U.S. VACCINATION CAMPAIGN: “HAND-TO-HAND COMBAT”

Last Wednesday The New York Times kept up its policy of dutifully repeating without any questioning the military language and war analogies when referring to the federal government’s vaccination campaign. 
The self-proclaimed “Paper of Record” headline read:

Nation Faces “Hand-to-Hand Combat” to Get Reluctant Americans Vaccinated

The article opens with: 
“Now that President Biden has met his goal to have all adults eligible for the coronavirus vaccine, health officials across the country are hitting what appears to be a soft ceiling: More than half the nation’s adults have received at least one dose, but it is going to take hard work and some creative changes in strategy—to convince the rest.”
The Times notes close collaboration of the White House and major business interests in getting Americans vaccinated when it quotes Michael Carney, an executive with the U.S. Chamber of Commerce, who said, “If you think of this as a war, we’re about to enter the hand-to-hand combat phase of the war.”
Legal Argument
While the federal government is not allowed by law to mandate vaccinations, a number of law experts claim private businesses can with few exceptions. On 2 December, Reuters quoted Lawrence Gostin, a global health law professor at Georgetown University, who said, “Companies have every good reason to get all of their employees vaccinated and also have an obligation to keep all employees and customers safe.”
The Reuters article notes that Gostin and other health law experts have said that private companies in the U.S. have “broad liberties to set health and safety standards,” allowing them to mandate vaccinations as a condition of employment with some exceptions.

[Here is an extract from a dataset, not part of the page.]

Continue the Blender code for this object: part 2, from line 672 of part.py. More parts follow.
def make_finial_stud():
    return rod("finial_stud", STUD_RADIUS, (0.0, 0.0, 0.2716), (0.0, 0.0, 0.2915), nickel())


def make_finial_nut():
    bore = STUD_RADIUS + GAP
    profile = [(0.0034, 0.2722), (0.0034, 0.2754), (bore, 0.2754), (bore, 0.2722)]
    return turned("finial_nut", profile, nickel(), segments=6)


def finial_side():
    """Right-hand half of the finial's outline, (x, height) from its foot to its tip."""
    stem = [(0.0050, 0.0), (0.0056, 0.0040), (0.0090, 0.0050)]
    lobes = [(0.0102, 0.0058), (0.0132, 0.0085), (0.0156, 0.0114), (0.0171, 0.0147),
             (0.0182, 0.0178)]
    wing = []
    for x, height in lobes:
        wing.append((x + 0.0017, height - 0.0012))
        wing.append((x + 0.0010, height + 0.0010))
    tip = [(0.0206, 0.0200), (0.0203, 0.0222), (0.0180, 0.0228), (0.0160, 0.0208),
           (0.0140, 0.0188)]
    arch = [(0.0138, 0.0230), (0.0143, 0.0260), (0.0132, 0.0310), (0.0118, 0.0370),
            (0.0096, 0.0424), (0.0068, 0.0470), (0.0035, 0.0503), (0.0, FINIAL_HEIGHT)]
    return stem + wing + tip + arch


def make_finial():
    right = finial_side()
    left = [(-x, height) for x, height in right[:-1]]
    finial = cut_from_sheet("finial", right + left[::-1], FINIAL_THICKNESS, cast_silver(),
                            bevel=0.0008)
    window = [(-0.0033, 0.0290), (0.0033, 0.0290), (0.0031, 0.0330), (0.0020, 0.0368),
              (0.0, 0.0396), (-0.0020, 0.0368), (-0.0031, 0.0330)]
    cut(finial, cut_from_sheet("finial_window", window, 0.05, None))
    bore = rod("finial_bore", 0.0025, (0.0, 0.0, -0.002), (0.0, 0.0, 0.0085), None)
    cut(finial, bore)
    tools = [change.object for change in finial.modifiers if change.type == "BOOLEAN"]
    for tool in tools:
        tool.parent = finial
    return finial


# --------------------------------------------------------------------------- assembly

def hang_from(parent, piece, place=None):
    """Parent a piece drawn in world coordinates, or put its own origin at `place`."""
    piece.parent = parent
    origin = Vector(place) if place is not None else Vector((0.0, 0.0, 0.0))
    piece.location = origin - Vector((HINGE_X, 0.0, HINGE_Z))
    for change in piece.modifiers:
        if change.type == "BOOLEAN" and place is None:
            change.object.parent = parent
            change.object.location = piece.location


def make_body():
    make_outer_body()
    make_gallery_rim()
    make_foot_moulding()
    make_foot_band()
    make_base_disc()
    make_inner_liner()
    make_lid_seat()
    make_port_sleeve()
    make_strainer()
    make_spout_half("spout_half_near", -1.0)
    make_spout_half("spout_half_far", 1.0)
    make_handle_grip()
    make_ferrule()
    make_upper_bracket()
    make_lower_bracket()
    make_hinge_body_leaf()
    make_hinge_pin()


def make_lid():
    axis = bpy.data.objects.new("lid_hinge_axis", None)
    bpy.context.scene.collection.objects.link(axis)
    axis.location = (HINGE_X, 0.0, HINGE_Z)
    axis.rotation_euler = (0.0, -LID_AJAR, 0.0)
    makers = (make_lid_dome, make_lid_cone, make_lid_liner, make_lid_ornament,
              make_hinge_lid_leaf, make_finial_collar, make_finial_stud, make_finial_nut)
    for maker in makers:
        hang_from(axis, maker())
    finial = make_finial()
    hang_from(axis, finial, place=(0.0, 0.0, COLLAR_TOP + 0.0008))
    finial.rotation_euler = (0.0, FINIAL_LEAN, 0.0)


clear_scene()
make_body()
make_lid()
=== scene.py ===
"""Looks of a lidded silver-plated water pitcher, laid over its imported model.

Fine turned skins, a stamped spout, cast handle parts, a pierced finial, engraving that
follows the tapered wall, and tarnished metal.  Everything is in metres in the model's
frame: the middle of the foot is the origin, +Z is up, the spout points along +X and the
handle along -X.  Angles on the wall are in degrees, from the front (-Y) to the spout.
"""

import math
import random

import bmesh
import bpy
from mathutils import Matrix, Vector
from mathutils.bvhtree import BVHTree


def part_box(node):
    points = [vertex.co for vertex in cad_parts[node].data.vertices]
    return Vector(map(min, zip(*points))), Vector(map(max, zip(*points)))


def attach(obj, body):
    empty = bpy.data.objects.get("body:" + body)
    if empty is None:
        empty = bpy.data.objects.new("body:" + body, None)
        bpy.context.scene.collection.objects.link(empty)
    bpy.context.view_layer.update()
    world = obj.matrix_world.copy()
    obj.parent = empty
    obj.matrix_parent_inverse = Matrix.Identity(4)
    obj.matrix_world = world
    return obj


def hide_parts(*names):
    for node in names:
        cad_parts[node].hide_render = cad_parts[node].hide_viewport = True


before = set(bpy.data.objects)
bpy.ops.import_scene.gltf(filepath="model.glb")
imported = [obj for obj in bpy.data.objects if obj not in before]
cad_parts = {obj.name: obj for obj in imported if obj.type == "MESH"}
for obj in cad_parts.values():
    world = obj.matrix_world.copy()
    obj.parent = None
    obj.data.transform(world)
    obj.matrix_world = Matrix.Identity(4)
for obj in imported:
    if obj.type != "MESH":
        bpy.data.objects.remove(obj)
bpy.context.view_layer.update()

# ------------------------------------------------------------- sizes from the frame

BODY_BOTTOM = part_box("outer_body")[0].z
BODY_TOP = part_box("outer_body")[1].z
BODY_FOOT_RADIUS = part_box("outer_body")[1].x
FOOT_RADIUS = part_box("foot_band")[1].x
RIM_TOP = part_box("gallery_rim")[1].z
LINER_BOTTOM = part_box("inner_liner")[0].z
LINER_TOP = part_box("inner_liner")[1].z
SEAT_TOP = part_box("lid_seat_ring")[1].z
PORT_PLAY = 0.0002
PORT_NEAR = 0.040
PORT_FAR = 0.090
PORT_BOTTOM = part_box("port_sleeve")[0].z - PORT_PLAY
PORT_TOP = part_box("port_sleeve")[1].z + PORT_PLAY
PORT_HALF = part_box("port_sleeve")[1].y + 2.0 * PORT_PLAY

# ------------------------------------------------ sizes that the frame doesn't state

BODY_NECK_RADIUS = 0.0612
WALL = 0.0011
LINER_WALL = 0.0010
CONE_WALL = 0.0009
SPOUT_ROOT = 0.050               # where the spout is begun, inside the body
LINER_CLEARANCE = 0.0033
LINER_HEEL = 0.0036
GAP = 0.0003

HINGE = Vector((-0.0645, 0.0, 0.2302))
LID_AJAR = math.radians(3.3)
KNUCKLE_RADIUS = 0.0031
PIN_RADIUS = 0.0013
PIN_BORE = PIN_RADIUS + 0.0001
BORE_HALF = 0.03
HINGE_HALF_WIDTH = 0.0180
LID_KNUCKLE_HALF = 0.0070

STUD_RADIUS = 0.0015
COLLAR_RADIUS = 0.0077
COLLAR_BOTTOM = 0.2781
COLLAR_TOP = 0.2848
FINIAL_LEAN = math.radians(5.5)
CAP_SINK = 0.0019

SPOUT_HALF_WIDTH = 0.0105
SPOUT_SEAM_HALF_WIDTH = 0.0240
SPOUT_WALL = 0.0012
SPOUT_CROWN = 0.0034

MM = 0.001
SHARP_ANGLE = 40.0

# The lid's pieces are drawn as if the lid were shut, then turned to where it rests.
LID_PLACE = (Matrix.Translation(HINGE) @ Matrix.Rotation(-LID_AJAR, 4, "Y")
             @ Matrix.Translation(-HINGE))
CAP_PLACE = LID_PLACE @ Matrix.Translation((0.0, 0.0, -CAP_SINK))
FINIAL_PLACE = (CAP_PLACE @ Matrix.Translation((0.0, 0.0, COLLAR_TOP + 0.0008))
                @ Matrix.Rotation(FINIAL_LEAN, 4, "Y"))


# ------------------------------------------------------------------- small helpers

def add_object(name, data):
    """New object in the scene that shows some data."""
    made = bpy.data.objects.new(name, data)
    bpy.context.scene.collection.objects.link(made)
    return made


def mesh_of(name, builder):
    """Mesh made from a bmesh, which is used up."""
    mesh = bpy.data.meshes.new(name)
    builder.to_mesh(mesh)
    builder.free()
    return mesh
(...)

They are supported by the Equal Employment Opportunity Commission which, according to the article, “has told employers that they can require vaccination to protect public health.”
The Reuters article interviewed Robert Field, a professor of law and public health at Drexel University, who said, “Employers are on shakier grounds because of the emergency use authorization.” 

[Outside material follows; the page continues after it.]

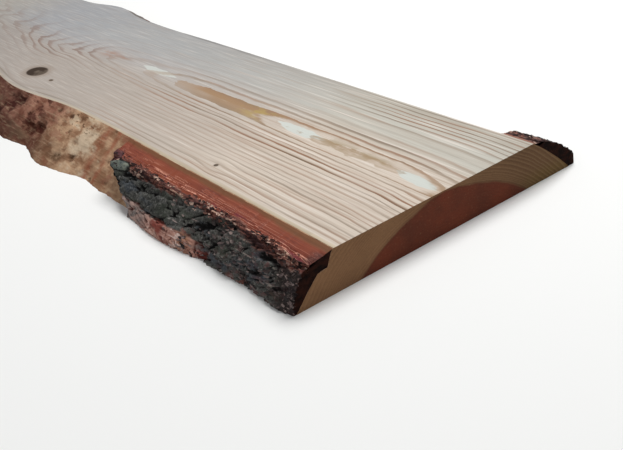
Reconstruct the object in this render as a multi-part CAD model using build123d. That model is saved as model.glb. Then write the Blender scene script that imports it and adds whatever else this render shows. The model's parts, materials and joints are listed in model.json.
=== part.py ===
# Waney-edge board: one plank sawn through and through from a round log, 50 mm thick, with the log's own
# surface left on both long edges. Bark still holds on part of the near edge and on a stub of the far edge.
from build123d import *
from math import cos, pi
import os

# All sizes are in millimetres. X runs along the board with the shown end at +X, Y runs across it with the
# near edge at -Y, and Z runs up. The origin lies on the underside at mid-length, straight above the pith.

# The sawn board
LENGTH = 2000.0
THICKNESS = 50.0

# The log it came from: half widths of the bare wood at the two saw cuts, measured from the pith line,
# and how far the log's round bulges between them
NEAR_TOP = 140.0
NEAR_BOTTOM = 195.0
FAR_TOP = 140.0
FAR_BOTTOM = 195.0
LOG_BULGE = 2.8
STATION_PITCH = 50.0

# Swellings and hollows of the log: distance of the middle from the shown end, half length, and how much
# the half width grows at the top cut and at the bottom cut
NEAR_SWELLS = (
    (480.0, 480.0, 0.0, 10.0),
    (615.0, 110.0, 1.0, 24.0),
    (850.0, 250.0, 23.0, 34.0),
    (1450.0, 280.0, 8.0, 9.0),
    (1800.0, 220.0, -5.0, -6.0),
)
FAR_SWELLS = (
    (850.0, 160.0, -3.0, -2.0),
    (1105.0, 130.0, 17.0, 14.0),
    (1600.0, 300.0, 6.0, 7.0),
)

# The bark pocket that bites into the near corner at the shown end and runs out along the edge
POCKET_LENGTH = 240.0
POCKET_LEDGE_HEIGHT = 31.0
POCKET_LEDGE_RISE = 4.0
POCKET_DEPTH = 14.0

# Near bark, measured across the board: its thickness at the two cuts and its bulge between them, its changes
# in thickness along the edge (as for the log), how much lower its sawn top has dried at the outer edge, and
# where it is torn off, at the top and at the bottom, with the height of the tear's teeth
NEAR_BARK_TOP = 28.0
NEAR_BARK_BOTTOM = 8.0
NEAR_BARK_BULGE = 7.0
NEAR_BARK_SWELLS = (
    (0.0, 40.0, 0.0, -5.0),
    (260.0, 100.0, 2.0, 8.0),
)
NEAR_BARK_SINK = 2.0
NEAR_BARK_LENGTH_TOP = 441.0
NEAR_BARK_LENGTH_BOTTOM = 345.0
NEAR_BARK_RAG = 7.0

# Far bark, a stub at the shown end, thin at the top and broad lower down, that thins a little toward its torn
# end: the same sizes, its thinning as a share, and its lengths
FAR_BARK_TOP = 9.0
FAR_BARK_BOTTOM = 8.0
FAR_BARK_BULGE = 18.0
FAR_BARK_SINK = 3.0
FAR_BARK_THINNING = 0.15
FAR_BARK_LENGTH_TOP = 50.0
FAR_BARK_LENGTH_BOTTOM = 62.0
FAR_BARK_RAG = 3.0

# Steps of a torn end between the underside and the top face
TEAR_STEPS = 8

# How far the raw log runs past each saw cut before it is cut, how wide the cuts are, and a line inside the
# wood that the bark is built out from before the wood is taken from it
OVERRUN = 6.0
CUT_WIDTH = 800.0
INSIDE_WOOD = 70.0


def swell(distance, swells):
    """Growth of the half width at the top and bottom cuts, as raised cosines about each swelling."""
    grown_top = 0.0
    grown_bottom = 0.0
    for middle, half_length, top, bottom in swells:
        away = abs(distance - middle) / half_length
        if away < 1.0:
            share = 0.5 + 0.5 * cos(pi * away)
            grown_top += top * share
            grown_bottom += bottom * share
    return grown_top, grown_bottom


def near_edge(distance):
    """Half widths of the bare wood on the near side."""
    top, bottom = swell(distance, NEAR_SWELLS)
    return NEAR_TOP + top, NEAR_BOTTOM + bottom


def far_edge(distance):
    """Half widths of the bare wood on the far side."""
    top, bottom = swell(distance, FAR_SWELLS)
    return FAR_TOP + top, FAR_BOTTOM + bottom


def wane_point(top, bottom, bulge, height):
    """Half width at a height, on the round between the two cuts and a little past them."""
    rise = height / THICKNESS
    return bottom + (top - bottom) * rise + 4.0 * bulge * rise * (1.0 - rise)


def wane_arc(side, top, bottom, bulge):
    """The log's round in the section plane, from below the underside to above the top face."""
    heights = (-OVERRUN, THICKNESS / 2, THICKNESS + OVERRUN)
    points = [(side * wane_point(top, bottom, bulge, height), height) for height in heights]
    return ThreePointArc(*points)


def stub_curve(side, top, bottom, bulge):
    """The stub's outside in the section plane: as wane_point has it, so fuller low down than a round arc."""
    low, middle, high = -OVERRUN, THICKNESS / 2, THICKNESS + OVERRUN
    low_place = wane_point(top, bottom, bulge, low)
    high_place = wane_point(top, bottom, bulge, high)
    pull = 2.0 * wane_point(top, bottom, bulge, middle) - (low_place + high_place) / 2
    return Bezier((side * low_place, low), (side * pull, middle), (side * high_place, high))


def across(distance):
    """The plane across the board at a distance from the shown end: its x is Y and its y is Z."""
    return Plane(origin=(LENGTH / 2 - distance, 0, 0), x_dir=(0, 1, 0), z_dir=(1, 0, 0))


def section(distance, left, right):
    """A closed face across the board, between two lines or arcs that both run upward."""
    outline = Wire([left, Line(left @ 1, right @ 1), right, Line(right @ 0, left @ 0)])
    return across(distance) * Face(outline)


def stations(start, stop):
    """Distances of evenly spaced sections, about STATION_PITCH apart."""
    count = round((stop - start) / STATION_PITCH)
    return [start + (stop - start) * number / count for number in range(count + 1)]


def saw_slab():
    """What lies between the two saw cuts and the two end cuts."""
    return Box(LENGTH, CUT_WIDTH, THICKNESS, align=(Align.CENTER, Align.CENTER, Align.MIN))


def raw_log():
    """The round log, a little longer and taller than the board that is sawn out of it."""
    sections = []
    for distance in stations(-OVERRUN, LENGTH + OVERRUN):
        near = wane_arc(-1, *near_edge(distance), LOG_BULGE)
        far = wane_arc(1, *far_edge(distance), LOG_BULGE)
        sections.append(section(distance, near, far))
    return loft(sections)


def bark_pocket():
    """The bite in the near corner: a steep inner wall and a ledge, drifting out of the wood as it runs on."""
    wall_top, wall_bottom = near_edge(0)
    ledge_inside = wane_point(wall_top, wall_bottom, LOG_BULGE, POCKET_LEDGE_HEIGHT) - POCKET_DEPTH
    outside = wall_bottom + NEAR_BARK_TOP
    above = THICKNESS + OVERRUN
    outline = (
        (-outside, POCKET_LEDGE_HEIGHT + POCKET_LEDGE_RISE),
        (-ledge_inside, POCKET_LEDGE_HEIGHT),
        (-wall_top, THICKNESS),
        (-wall_top, above),
        (-outside, above),
    )
    faces = []
    for distance, drift in ((-OVERRUN, 0.0), (POCKET_LENGTH, outside - wall_top)):
        shifted = [(place - drift, height) for place, height in outline]
        faces.append(across(distance) * Face(Wire.make_polygon(shifted)))
    return loft(faces, ruled=True)


def untorn(length_top, length_bottom, rag):
    """The stretch from the shown end to a ragged tear, seen from the side and carried across the board. The
    tear stands steep near both cuts and slants between them."""
    tear = []
    for step in range(-1, TEAR_STEPS + 2):
        share = step / TEAR_STEPS
        eased = share * share * (3.0 - 2.0 * share)
        ragged = rag if step % 2 else -rag
        distance = length_bottom + (length_top - length_bottom) * eased + ragged
        tear.append((LENGTH / 2 - distance, THICKNESS * share))
    beyond = LENGTH / 2 + OVERRUN
    outline = [*tear, (beyond, tear[-1][1]), (beyond, tear[0][1])]
    side_view = Plane.XZ * Face(Wire.make_polygon(outline))
    return extrude(side_view, amount=CUT_WIDTH / 2, both=True)


def dried_away(side, wood_top, bark_top, sink):
    """What is missing over the bark below the saw cut: nothing at the wood, and sink at its outer edge."""
    outline = (
        (side * wood_top, THICKNESS),
        (side * (wood_top + bark_top), THICKNESS - sink),
        (side * (wood_top + 2 * bark_top), THICKNESS - 2 * sink),
        (side * (wood_top + 2 * bark_top), THICKNESS + OVERRUN),
        (side * wood_top, THICKNESS + OVERRUN),
    )
    return extrude(across(-OVERRUN) * Face(Wire.make_polygon(outline)), amount=-LENGTH)


def near_bark(wood):
    """Bark on the near wane: sawn with the board, dried a little lower on top, and torn off at its far end."""
    inner = Line((-INSIDE_WOOD, -OVERRUN), (-INSIDE_WOOD, THICKNESS + OVERRUN))
    sections = []
    for distance in stations(-OVERRUN, NEAR_BARK_LENGTH_TOP + STATION_PITCH):
        wood_top, wood_bottom = near_edge(distance)
        grown_top, grown_bottom = swell(distance, NEAR_BARK_SWELLS)
        top = wood_top + NEAR_BARK_TOP + grown_top
        bottom = wood_bottom + NEAR_BARK_BOTTOM + grown_bottom
        sections.append(section(distance, wane_arc(-1, top, bottom, NEAR_BARK_BULGE), inner))
    grown = loft(sections) & saw_slab() & untorn(NEAR_BARK_LENGTH_TOP, NEAR_BARK_LENGTH_BOTTOM, NEAR_BARK_RAG)
    return grown - dried_away(-1, NEAR_TOP, NEAR_BARK_TOP, NEAR_BARK_SINK) - wood


def far_bark(wood):
    """The stub of bark on the far wane at the shown end."""
    inner = Line((INSIDE_WOOD, -OVERRUN), (INSIDE_WOOD, THICKNESS + OVERRUN))
    sections = []
    for distance, share in ((-OVERRUN, 1.0), (FAR_BARK_LENGTH_BOTTOM + OVERRUN, 1.0 - FAR_BARK_THINNING)):
        wood_top, wood_bottom = far_edge(distance)
        top = wood_top + FAR_BARK_TOP * share
        bottom = wood_bottom + FAR_BARK_BOTTOM * share
        sections.append(section(distance, inner, stub_curve(1, top, bottom, FAR_BARK_BULGE * share)))
    grown = loft(sections, ruled=True) & saw_slab()
    grown &= untorn(FAR_BARK_LENGTH_TOP, FAR_BARK_LENGTH_BOTTOM, FAR_BARK_RAG)
    return grown - dried_away(1, FAR_TOP, FAR_BARK_TOP, FAR_BARK_SINK) - wood


def board():
    """The sawn wood, one solid."""
    return (raw_log() & saw_slab()) - bark_pocket()


os.makedirs("parts", exist_ok=True)
wood = board()
pieces = {
    "board": wood,
    "near_edge_bark": near_bark(wood),
    "far_edge_bark": far_bark(wood),
}
for node, piece in pieces.items():
    export_step(piece, f"parts/{node}.step")
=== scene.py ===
import json
import math

import bpy
import numpy as np
from mathutils import Matrix, Vector, noise
from mathutils.bvhtree import BVHTree


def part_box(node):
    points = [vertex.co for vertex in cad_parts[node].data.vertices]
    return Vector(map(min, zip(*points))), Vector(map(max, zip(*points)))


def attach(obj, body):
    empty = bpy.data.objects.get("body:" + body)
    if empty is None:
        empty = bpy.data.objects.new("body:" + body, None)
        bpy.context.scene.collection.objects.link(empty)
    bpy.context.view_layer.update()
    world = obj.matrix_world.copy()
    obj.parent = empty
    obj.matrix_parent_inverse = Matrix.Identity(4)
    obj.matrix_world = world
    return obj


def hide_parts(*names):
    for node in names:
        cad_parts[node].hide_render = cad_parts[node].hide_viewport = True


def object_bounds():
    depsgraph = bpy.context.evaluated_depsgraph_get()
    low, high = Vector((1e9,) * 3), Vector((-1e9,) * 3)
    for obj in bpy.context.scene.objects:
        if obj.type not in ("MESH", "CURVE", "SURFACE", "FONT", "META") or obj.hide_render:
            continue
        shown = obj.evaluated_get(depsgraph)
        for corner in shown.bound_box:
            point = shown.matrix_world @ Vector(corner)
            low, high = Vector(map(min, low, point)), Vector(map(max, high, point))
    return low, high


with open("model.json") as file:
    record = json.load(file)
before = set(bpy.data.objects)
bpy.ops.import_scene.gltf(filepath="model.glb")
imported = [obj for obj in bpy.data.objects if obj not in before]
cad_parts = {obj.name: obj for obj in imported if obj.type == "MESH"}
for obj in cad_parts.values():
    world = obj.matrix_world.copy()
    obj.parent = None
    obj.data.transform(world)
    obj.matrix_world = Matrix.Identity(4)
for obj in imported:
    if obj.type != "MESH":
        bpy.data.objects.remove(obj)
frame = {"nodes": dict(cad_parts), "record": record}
cad_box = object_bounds()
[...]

However, other “legal scholars” have stated that companies can do as they wish regardless of whether the vaccine is for emergency use or not. Moreover, it is only a matter of time before the FDA will “officially approve” the COVID jabs.
TREND FORECAST: As of Sunday, according to the CDC, 28 percent of Americans are fully vaccinated. They estimate that by the end of August, some 85 percent will have gotten two shots.

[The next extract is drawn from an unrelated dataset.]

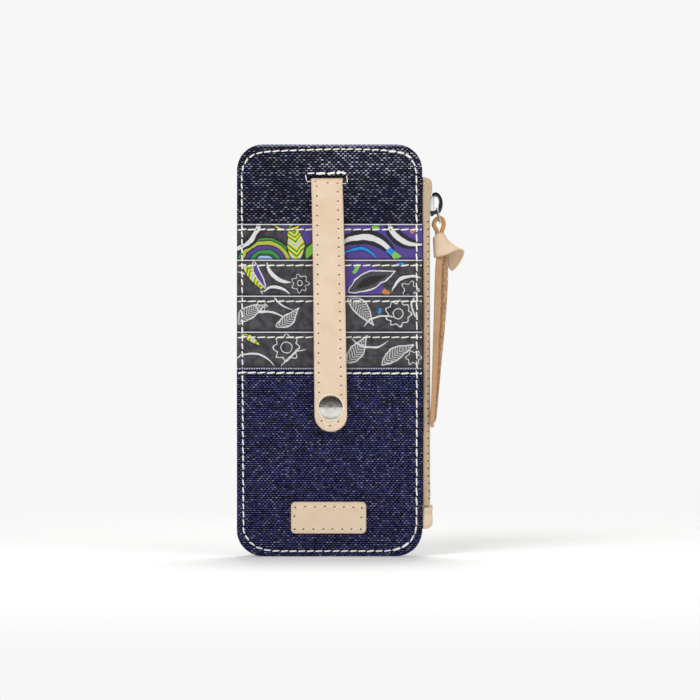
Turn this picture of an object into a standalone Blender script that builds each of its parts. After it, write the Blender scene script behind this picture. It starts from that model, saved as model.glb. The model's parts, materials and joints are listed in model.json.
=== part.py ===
"""Slim card organizer: stepped card pockets, a snap strap and a zip down one side.

It stands upright with its front towards -Y. The origin is in the middle of the back panel's
bottom edge. Lengths are in metres.
"""
import math

import bmesh
import bpy
from mathutils import Vector

MM = 0.001

# Cloth, board and leather thicknesses
DENIM = 0.8 * MM
BOARD = 0.5 * MM
LINING = 0.4 * MM
POCKET_CLOTH = 0.6 * MM
LOWER_CLOTH = 1.0 * MM
TAPE_CLOTH = 0.5 * MM
STRAP_LEATHER = 1.0 * MM
SKIVED_LEATHER = 0.3 * MM
PATCH_LEATHER = 1.2 * MM
LAYER_GAP = 0.2 * MM
SEAM_GAP = 0.3 * MM
EDGE_ROUND = 0.25 * MM

# Body
BODY_WIDTH = 95.0 * MM
BODY_HEIGHT = 211.0 * MM
CORNER_RADIUS = 13.3 * MM
HEM_WIDTH = 8.0 * MM
LINING_INSET = 0.3 * MM
FRONT_PANEL_LIFT = 0.5 * MM
POUCH_DEPTH = 5.2 * MM
POUCH_BOTTOM_Z = 11.0 * MM
POUCH_TOP_MARGIN = 8.0 * MM
POUCH_EASE = 22.0 * MM

# Pockets
CARD_POCKET_COUNT = 4
CARD_POCKETS_BELOW_TOP = 40.8 * MM
CARD_POCKET_PITCH = 18.4 * MM
CARD_POCKET_HEIGHT = 50.0 * MM
LOWER_POCKET_STEP = 18.5 * MM
POCKET_EASE = 2.4 * MM

# Strap, its slot and its snap
STRAP_WIDTH = 16.9 * MM
STRAP_PAST_SNAP = 12.5 * MM
STRAP_TOP_X = -1.0 * MM
STRAP_LEAN = 0.012
STRAP_LIFT_OFF = 0.3 * MM
STRAP_SKIVE_LENGTH = 9.0 * MM
SLOT_WIDTH = 18.0 * MM
SLOT_BELOW_TOP = 19.2 * MM
SLOT_HEIGHT = 3.2 * MM
HINGE_BELOW_SLOT_TOP = 1.6 * MM
ANCHOR_WIDTH = 15.6 * MM
ANCHOR_RISE = 9.0 * MM
ANCHOR_NOSE = 2.0 * MM
ANCHOR_RECESS = 0.6 * MM
ANCHOR_WINDOW_MARGIN = 1.5 * MM
SNAP_X = 0.6 * MM
SNAP_BELOW_POCKET = 20.2 * MM
CAP_RADIUS = 6.2 * MM
CAP_RISE = 1.7 * MM
CAP_RIM = 0.35 * MM
CAP_BARREL_RADIUS = 1.4 * MM
SOCKET_RADIUS = 5.2 * MM
SOCKET_FLOOR = 0.4 * MM
SOCKET_BORE_RADIUS = 2.25 * MM
SOCKET_GROOVE_RADIUS = 3.0 * MM
SPRING_WIRE = 0.4 * MM
STUD_FLANGE_RADIUS = 4.5 * MM
STUD_FLANGE = 0.6 * MM
STUD_RADIUS = 1.95 * MM
STUD_HEIGHT = 1.4 * MM
POST_RADIUS = 1.0 * MM
POST_FLANGE_RADIUS = 4.2 * MM
POST_FLANGE = 0.3 * MM
FIT_GAP = 0.2 * MM

# Label patch
PATCH_WIDTH = 38.6 * MM
PATCH_HEIGHT = 16.3 * MM
PATCH_CORNER = 2.3 * MM
PATCH_CENTRE_X = -0.5 * MM
PATCH_CENTRE_Z = 19.7 * MM

# Zip, along +Z, its chain facing +X
CHAIN_OUT = 3.1 * MM
CHAIN_BELOW_PLY = 2.2 * MM
CHAIN_HALF_WIDTH = 2.7 * MM
CORD_WIDTH = 0.8 * MM
CORD_THICKNESS = 1.2 * MM
TOOTH_THICKNESS = 2.0 * MM
TOOTH_PITCH = 3.0 * MM
TOOTH_ROOT = 1.7 * MM
TOOTH_NECK = 0.9 * MM
TOOTH_HEAD = 1.15 * MM
TOOTH_REACH = 0.6 * MM
TAPE_BOTTOM_Z = 25.6 * MM
TAPE_BELOW_TOP = 16.7 * MM
TAPE_TURN = 7.3 * MM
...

However, data shows ingrained resistance among religious groups, such as Evangelicals, who comprise about 30 to 35 percent of America’s population, according to Wheaton College’s Institute for the Studies… a significant percentage who do not trust the vaccine.
TRENDPOST: As we wrote in our 13 April article, “MEDIA: GET JABBED, END THE COVID WAR”:
For those requiring proof that there are serious concerns about the COVID vaccinations, of the workers most vulnerable to allegedly getting get infected – healthcare workers in nursing homes – only 37.5 percent of them have taken up offers to be vaccinated. Indeed, with so many nursing home patients being vaccinated with a wide array of shots for various “medical” reasons, these frontline workers have witnessed firsthand the pros and cons of Big Pharma injections. 
As Robert Field, the law and public health expert quoted in the Reuters article cited above pointed out, the fact that these new vaccines were rushed out to the public under the Emergency Use Authorization gives those who want to take a “wait and see” attitude a potential legal strategy.
Thus, we maintain our forecast for anti-vax, anti-establishment political movements to gain significant political strength in western nations.